After a quick second inning, the Red Sox once again looked poised to make a game out of this in the third, when they entered the inning trailing 6-1. After a quick first out, Xander Bogaerts and Pedroia hit back-to-back singles and then Benintendi hit a double to drive in one and put two more in scoring position for Betts. This time, he drew a walk to give Mitch Moreland a big bases loaded situation down by four and just one out. He had the worst possible outcome, though, and hit into an inning-ending double play.
The score would remain 6-2 until the top of the fifth, when Jackie Bradley led things off with a bang. He got a changeup that stayed up in the zone and launched it into the bullpen to cut Oakland’s lead down to three. Bogaerts would follow that up with a walk, but a strikeout and a double play ended the inning quickly after that. They’d have yet another chance in the seventh when they put two on with two outs for Benintendi, who had already had a couple big swings in this game. He couldn’t pull through, though, and grounded out to end the inning.

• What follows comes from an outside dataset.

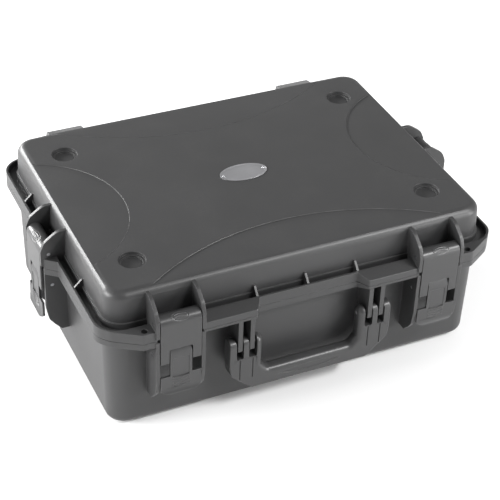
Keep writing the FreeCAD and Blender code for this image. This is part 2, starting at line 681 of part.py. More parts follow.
def add_foam_insert():
    """Cut foam: a four-armed nest for the drone on the left, a controller and its batteries on the right."""
    top = d.insert_top_z
    body = foam_block("foam_insert", top, floor_z + 2 * d.fit_gap + d.pad_thickness)
    x, half = DRONE_FROM_END - d.half_length, DRONE_HALF
    sketches = [[rectangle(x - half, -half * 0.8, x + half, half * 0.8, 18)]]
    reach, side = DRONE_ARM, DRONE_ARM_WIDTH / 2 ** 0.5 / 2
    for lean in (-1, 1):
        ends = [(-reach - side, -reach + side), (-reach + side, -reach - side), (reach + side, reach - side),
                (reach - side, reach + side)]
        sketches.append([[(x + lean * u, v) for u, v in ends]])
    right, front = d.half_length - EDGE_TO_NESTS, EDGE_TO_NESTS - d.half_width
    back = d.half_width - EDGE_TO_BATTERIES
    charger_y = front + CONTROLLER_SIZE[1] + NEST_GAP
    sketches.append([rectangle(right - CONTROLLER_SIZE[0], front, right, front + CONTROLLER_SIZE[1], 12),
                     rectangle(right - CHARGER_SIZE[0], charger_y, right, charger_y + CHARGER_SIZE[1], 8)])
    batteries = []
    for number in range(3):
        left = right - CONTROLLER_SIZE[0] + number * BATTERY_STEP
        batteries.append(rectangle(left, back - BATTERY_SIZE[1], left + BATTERY_SIZE[0], back, 6))
    sketches.append(batteries)
    for plans in sketches:
        sketch = new_sketch(body, "XY_Plane", top)
        for plan in plans:
            outline(sketch, plan)
        cut(body, sketch, d.cut_depth - BATTERY_LIFT if plans is batteries else d.cut_depth)
    wells = new_sketch(body, "XY_Plane", top)
    for u in (-1, 1):
        for v in (-1, 1):
            circle(wells, x + u * DRONE_ARM, v * DRONE_ARM, MOTOR_WELL)
    cut(body, wells, d.cut_depth)
    return tidy(body)


def add_lid_foam():
    body = new_body("foam_lid")
    top = d.lid_top_z - d.pocket_depth - 3 - d.fit_gap
    lean = math.tan(math.radians(d.lid_draft.value))
    sketch = new_sketch(body, "XY_Plane", top)
    outline(sketch, shell_outline(inset=d.wall + d.foam_gap + (top - lid_z) * lean))
    grow(body, sketch, top - d.lid_foam_bottom_z, backwards=True, taper=d.lid_draft)
    return body


def add_foot(label, x, y):
    body = new_body(label)
    sketch = new_sketch(body, "XY_Plane")
    circle(sketch, 0, 0, d.foot_radius)
    grow(body, sketch, d.foot_height + d.foot_seat)
    round_edges(body, 1.5, at_height(0))
    return place(body, x, y, 0)


def add_nameplate():
    blank = oval("nameplate_blank", 0, d.nameplate_thickness)
    drills = []
    for side in (-1, 1):
        drill = doc.addObject("Part::Cylinder", "rivet_hole")
        drill.setExpression("Radius", (RIVET_RADIUS + d.running_gap).text)
        drill.Height = 20
        drills.append(place(drill, side * RIVET_X, 0, -5))
    holes = doc.addObject("Part::MultiFuse", "rivet_holes")
    holes.Shapes = drills
    nameplate = doc.addObject("Part::Cut", "nameplate")
    nameplate.Base = blank
    nameplate.Tool = holes
    nameplate.Label = "nameplate"
    doc.recompute()
    return place(nameplate, 0, 0, d.lid_top_z - d.nameplate_seat)


def add_rivets():
    """Two round-headed rivets that hold the nameplate."""
    seat = d.lid_top_z.value - d.nameplate_seat.value
    top = seat + d.nameplate_thickness.value
    rivets = []
    for x in (-RIVET_X, RIVET_X):
        shank = Part.makeCylinder(RIVET_RADIUS, d.nameplate_thickness.value, Vector(x, 0, seat))
        ball = Part.makeSphere(2.6, Vector(x, 0, top - 1.6))
        head = ball.common(Part.makeCylinder(2.4, 2, Vector(x, 0, top)))
        rivets.append(shank.fuse(head).removeSplitter())
    group = doc.addObject("Part::Feature", "nameplate_rivets")
    group.Shape = Part.makeCompound(rivets)
    group.Label = "nameplate_rivets"
    return group


# ---- handle ----------------------------------------------------------------------------------------------

def add_handle():
    body = new_body("front_handle")
    front = handle_y + d.handle_depth / 2
    bottom, half = d.handle_bottom_z, d.handle_half_width
    finger_top, slot = d.handle_z + d.handle_depth / 2, d.handle_z - 19
    inner = d.opening_half_width
    plan = new_sketch(body, "XZ_Plane", front - d.handle_depth)
    corners = [(half - 32, bottom, 6), (half - 2, bottom + 27, 8), (half, bottom + 42, 20),
               (half, finger_top)]
    for outer, far in HANDLE_SLOTS:
        corners += [(half - outer, finger_top), (half - outer, slot, 2), (half - far, slot, 2),
                    (half - far, finger_top)]
    corners += [(inner, finger_top), (inner, bottom + 35, 6), (inner - 9, d.grip_top_z, 8)]
    outline(plan, mirrored(corners))
    grow(body, plan, d.handle_depth)
    round_edges(body, d.handle_depth / 2 - 0.4, at_height(finger_top, lengthwise=1))
    round_edges(body, 8, at_height(d.grip_top_z, lengthwise=60))
    round_edges(body, 1.5, at_height(bottom, lengthwise=60))
    lens = new_sketch(body, "XZ_Plane", front)
    outline(lens, [(-43, bottom + 11.5), (0, bottom + 4, 220), (43, bottom + 11.5), (0, bottom + 21, 180)])
    cut(body, lens, 1.2)
    grooves = new_sketch(body, "XZ_Plane", front)
    for outer, far in HANDLE_SLOTS:
        x = half - (outer + far) / 2
        outline(grooves, rectangle(x - 0.7, bottom + 18, x + 0.7, slot - 1))
        outline(grooves, rectangle(-x - 0.7, bottom + 18, -x + 0.7, slot - 1))
    cut(body, grooves, 1.5)
    sides = new_sketch(body, "YZ_Plane")
    circle(sides, -handle_y, d.handle_z, d.handle_pin_radius + d.running_gap)
    cut(body, sides, 2 * (half - 1), both_ways=True)
    return tidy(body)


# ---- latches ---------------------------------------------------------------------------------------------
# A latch is made in its own frame: X along the wall, -Y out of the wall from its surface, Z from the ground.

def add_latch_plate(label):
    body = new_body(label)
    out, face = d.latch_axis_out, d.latch_axis_out + d.barrel_radius
    inside = face - d.plate_thickness
    width = 2 * plate_half_width
    barrel = new_sketch(body, "YZ_Plane")
    circle(barrel, -out, d.latch_axis_z, d.barrel_radius)
    grow(body, barrel, width, both_ways=True)
    blade = new_sketch(body, "YZ_Plane")
    outline(blade, [(-face, d.latch_axis_z), (-face, d.plate_bottom_z, 1), (-inside, d.plate_bottom_z, 1),
                    (-inside, d.latch_axis_z - 9.5, 3), (-inside + 5, d.latch_axis_z - 5),
                    (-inside + 5, d.latch_axis_z)])
    grow(body, blade, width, both_ways=True)
    boss = [(-inside - 0.5, d.notch_top_z + 6), (-lever_axis_out + 3.8, d.notch_top_z - 2, 2),
            (-lever_axis_out + 3.8, d.lever_axis_z - 4, 3), (-inside - 0.5, d.lever_axis_z - 9)]
    bosses = [slab(body, "YZ_Plane", x, boss, BOSS_END - d.notch_width / 2)
              for x in (d.notch_width / 2, -BOSS_END)]
    notch = new_sketch(body, "XZ_Plane", face + 1)
    half = d.notch_width / 2
    outline(notch, [(-half, d.plate_bottom_z - 5), (half, d.plate_bottom_z - 5), (half, d.notch_top_z, 1.5),
                    (-half, d.notch_top_z, 1.5)])
    cut(body, notch, 20)
    drilled(body, "YZ_Plane", 0, -out, d.latch_axis_z, d.latch_pin_radius + d.running_gap, width + 4,
            both_ways=True)
    drilled(body, "YZ_Plane", 0, -lever_axis_out, d.lever_axis_z, d.lever_pin_radius + d.running_gap, width,
            both_ways=True)
    return tidy(body)


def add_latch_lever(label):
    body = new_body(label)
    face = d.latch_axis_out + d.barrel_radius
    inside = face - d.plate_thickness
    half, tongue, bottom = plate_half_width, d.tongue_width / 2, d.lever_bottom_z
    front = new_sketch(body, "XZ_Plane", inside)
    outline(front, mirrored([(half - 8, bottom, 22), (half, bottom + 5, 3), (half, d.lever_shoulder_z, 1),
                             (tongue, d.lever_shoulder_z), (tongue, d.tongue_top_z, 1)]))
    grow(body, front, d.plate_thickness)
    eye = new_sketch(body, "YZ_Plane")
    circle(eye, -lever_axis_out, d.lever_axis_z, d.lever_barrel_radius)
    grow(body, eye, d.tongue_width, both_ways=True)
    slant = new_sketch(body, "YZ_Plane")
    top = d.tongue_top_z
    outline(slant, [(-face - 1, top - 8), (-face, top - 7), (-face + 3.4, top), (-face + 3.4, top + 1),
                    (-face - 1, top + 1)])
    cut(body, slant, d.tongue_width + 2, both_ways=True)
    lip = new_sketch(body, "XZ_Plane", inside)
    outline(lip, mirrored([(half - 8, bottom, 22), (half, bottom + 5, 3), (half, bottom + LIP_HEIGHT)]))
    grow(body, lip, d.plate_thickness + LIP_REACH)
    scoop = new_sketch(body, "YZ_Plane")
    outline(scoop, [(-face, bottom + LIP_HEIGHT), (-face - LIP_REACH * 0.35, bottom + LIP_HEIGHT * 0.5, 12),
                    (-face - LIP_REACH, bottom + 1.5), (-face - LIP_REACH - 1, bottom + 1.5),
                    (-face - LIP_REACH - 1, bottom + LIP_HEIGHT + 1), (-face, bottom + LIP_HEIGHT + 1)])
    cut(body, scoop, 2 * half + 2, both_ways=True)
    rod_side = keeper_out + d.latch_pin_radius + 0.5
    claw = new_sketch(body, "YZ_Plane")
    outline(claw, [(-inside - 0.5, d.keeper_z - 13), (-rod_side, d.keeper_z - 9, 2),
                   (-rod_side, d.keeper_z + 3.5), (-lever_axis_out, d.lever_axis_z - 3),
                   (-inside - 0.5, d.lever_axis_z - 3)])
    grow(body, claw, d.tongue_width - 6, both_ways=True)
    panel = new_sketch(body, "XZ_Plane", face)
    outline(panel, rectangle(-tongue + 3.5, d.lever_shoulder_z - 3, tongue - 3.5, top - 14, 1.5))
    cut(body, panel, 0.8)
    ridges = new_sketch(body, "XZ_Plane", face - 0.6)
    for z in RIDGE_HEIGHTS:
        bar(ridges, bottom + z, 11.5, 1.3)
    grow(body, ridges, 1.4)
    drilled(body, "YZ_Plane", 0, -lever_axis_out, d.lever_axis_z, d.lever_pin_radius + d.running_gap,
            d.tongue_width + 4, both_ways=True)
    return tidy(body)


def bar(sketch, z, half, thick):
    """A ridge that sags a little in the middle."""
    outline(sketch, [(-half, z + 1.2), (0, z, 30), (half, z + 1.2), (half, z + 1.2 + thick),
                     (0, z + thick, 30), (-half, z + 1.2 + thick)])


def add_latch(side, x, y, turn):
    """One latch: plate, lever, their pins and the keeper rod in the base, at a wall that faces turn."""
    across = d.bay_width + 2 * d.fin_thickness - 1
    across_plate = 2 * BOSS_END - 1
    pieces = [add_latch_plate(f"latch_plate_{side}"), add_latch_lever(f"latch_lever_{side}")]
    for piece in pieces:
        place(piece, x, y, 0, turn)
    rods = [(f"latch_pin_{side}", d.latch_pin_radius, across, d.latch_axis_out, d.latch_axis_z),
            (f"keeper_rod_{side}", d.latch_pin_radius, across, keeper_out, d.keeper_z),
            (f"lever_pin_{side}", d.lever_pin_radius, across_plate, lever_axis_out, d.lever_axis_z)]
    for label, radius, length, out, z in rods:
        outward = {0: (0, -1), -90: (-1, 0), 90: (1, 0)}[turn]
        pin = rod(label, radius, length)
        pieces.append(place(pin, x + outward[0] * out, y + outward[1] * out, z, turn))
    return pieces


# ---- the whole case --------------------------------------------------------------------------------------

pieces = [add_base_shell(), add_lid_shell(), add_gasket(), add_foam_pad(), add_foam_insert(), add_lid_foam(),
          add_nameplate(), add_rivets(), add_handle()]
for side, sign in (("left", -1), ("right", 1)):
    pieces.append(place(rod(f"hinge_pin_{side}", d.hinge_pin_radius, 2 * d.hinge_half_width - 1),
                        sign * d.hinge_centre_x, d.half_width + d.hinge_out, d.hinge_z))
    handle_pin_x = d.handle_half_width - 24
    pieces.append(place(rod(f"handle_pin_{side}", d.handle_pin_radius, 45), sign * handle_pin_x, -handle_y,
                        d.handle_z))
    pieces += add_latch(f"front_{side}", sign * latch_x, -d.half_width, 0)
    pieces += add_latch(side, sign * d.half_length, size_of(0), sign * 90)
    for end, way in (("front", -1), ("back", 1)):
        pieces.append(add_foot(f"foot_{end}_{side}", sign * d.pocket_x, way * d.pocket_y))
doc.recompute()

for thing in doc.Objects:
    if "Invalid" in thing.State or "Error" in thing.State:
        raise RuntimeError(f"{thing.Label} did not build")
os.makedirs("parts", exist_ok=True)
for piece in pieces:
    if piece.Shape.isNull() or not piece.Shape.isValid():
        raise RuntimeError(f"{piece.Label} has no sound shape")
    piece.Shape.exportStep(f"parts/{piece.Label}.step")
print(len(pieces), "pieces written")
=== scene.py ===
import json
import math

import bpy
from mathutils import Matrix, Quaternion, Vector


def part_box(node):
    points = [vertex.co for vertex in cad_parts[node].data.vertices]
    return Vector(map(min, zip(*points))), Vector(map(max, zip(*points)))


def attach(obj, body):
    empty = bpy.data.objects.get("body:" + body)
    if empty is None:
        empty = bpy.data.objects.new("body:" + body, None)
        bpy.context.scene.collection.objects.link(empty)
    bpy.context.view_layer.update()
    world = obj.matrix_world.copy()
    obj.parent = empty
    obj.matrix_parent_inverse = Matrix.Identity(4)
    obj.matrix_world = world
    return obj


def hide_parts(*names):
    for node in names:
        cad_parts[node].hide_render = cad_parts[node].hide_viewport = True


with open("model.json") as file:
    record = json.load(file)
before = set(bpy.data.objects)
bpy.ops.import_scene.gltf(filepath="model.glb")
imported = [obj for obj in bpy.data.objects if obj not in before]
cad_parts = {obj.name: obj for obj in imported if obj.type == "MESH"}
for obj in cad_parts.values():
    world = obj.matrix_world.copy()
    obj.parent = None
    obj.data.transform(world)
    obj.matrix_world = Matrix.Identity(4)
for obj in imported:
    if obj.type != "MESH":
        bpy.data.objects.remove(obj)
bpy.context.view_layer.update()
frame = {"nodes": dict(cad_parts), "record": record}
nodes = frame["nodes"]
scene = bpy.context.scene
sides = ("front_left", "front_right", "left", "right")
mm = 0.001


# camera, floor and lights

cameraSet = {
    "place": (-0.7323, -1.5571, 1.3495),
    "aim": (-0.0019, -0.0338, 0.110),
    "lens": 109.5,
    "roll": 2.27,  # degrees
    "near": 0.05,
    "far": 50,
}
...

Out of the bullpen for the Red Sox, Fernando Abad was the first to get the call. The lefty got the A’s in an easy 1-2-3 inning in the fifth before coming back out for the sixth and hitting Olson to lead things off. He was then pulled for Heath Hembree, who would get a quick groundout before allowing an RBI double to Bruce Maxwell and give Oakland their seventh run of the game. It was all they’d get off Hembree, and Matt Barnes would get the seventh and toss a scoreless frame. The eighth belonged to Blaine Boyer, who tossed a 1-2-3 inning of his own. He’d come back for a scoreless ninth as well.
So, it was a tough loss for the Red Sox and one that was made even tougher by the fact that the Yankees beat the Rays earlier in the day. Just like that, the lead in the American League East is back to three. Boston will have a chance to back into the win column and take the series on Thursday afternoon with Drew Pomeranz on the mound.